Cart before the horses

In his decision, Sheriff Welsh began by analysing the storage and form of the writings, saying: “Everything that can be said of the Informal Writing applies mutatis mutandis to her copy of the 2012 will, which was inside the A4 envelope. There is no evidence Miss Downey went ‘to the trouble of ensuring’ that the Informal Writing was taken to Cashel from Glasgow unless one assumes that she did.”

He continued: “If one assumes Miss Downey intended to disinherit her late brother and his son then the meaning of the informal writing is obvious. That logical fallacy (petitio principii) is, in my opinion an easy mistake to make in a case like this. However, it puts the ‘Informal Writing’ cart before the ‘testamentary intent’ horses.”

On the intentions of the deceased, the sheriff further noted: “I was troubled by the fact that, if alteration of the will was intended in January 2015, then why was a letter not despatched to agents to convey that intention? On refection, I concluded that even analysing the known facts, in this way, simply results in speculation.”

Analysing the wording used in the writings, he added: “The intention of the writer of the Informal Writing is not clear from the words used. There is, to use contractual language, no operative clause, which clearly and succinctly informs the reader what the writer’s intention is and what is to be done (unless one assumes testamentary intent when it is obvious what the Informal Writing means). Put another way, testamentary language is not used.”
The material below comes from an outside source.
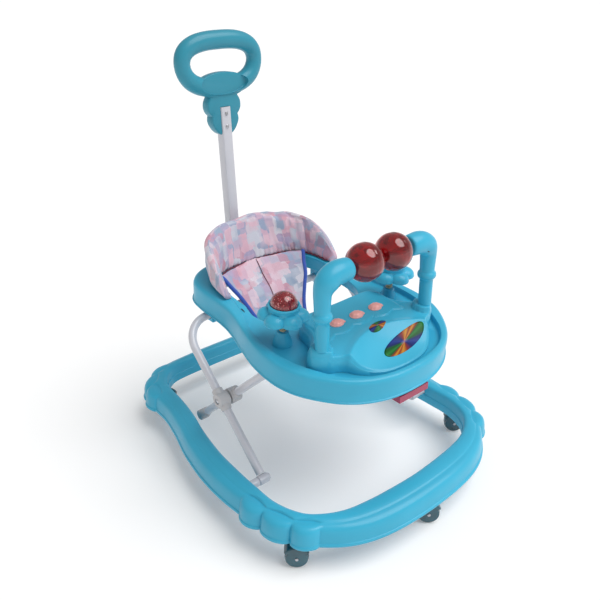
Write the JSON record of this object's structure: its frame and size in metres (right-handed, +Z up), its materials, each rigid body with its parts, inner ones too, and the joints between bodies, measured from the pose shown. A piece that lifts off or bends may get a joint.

Sheriff Welsh concluded: “There are errors in the notation which taken with the flawed logic relating to the provenance of the Informal Writing fail to satisfy me that the suggestion that Miss Downey’s settled testamentary intent was to alter her 2012 will, is proved, on a balance of probabilities. In my opinion, the evidence and arguments relied on in the application fail to satisfy the legal burden required to alter a probative testamentary deed, duly executed by the testatrix.”

The application under the 1995 Act was therefore refused.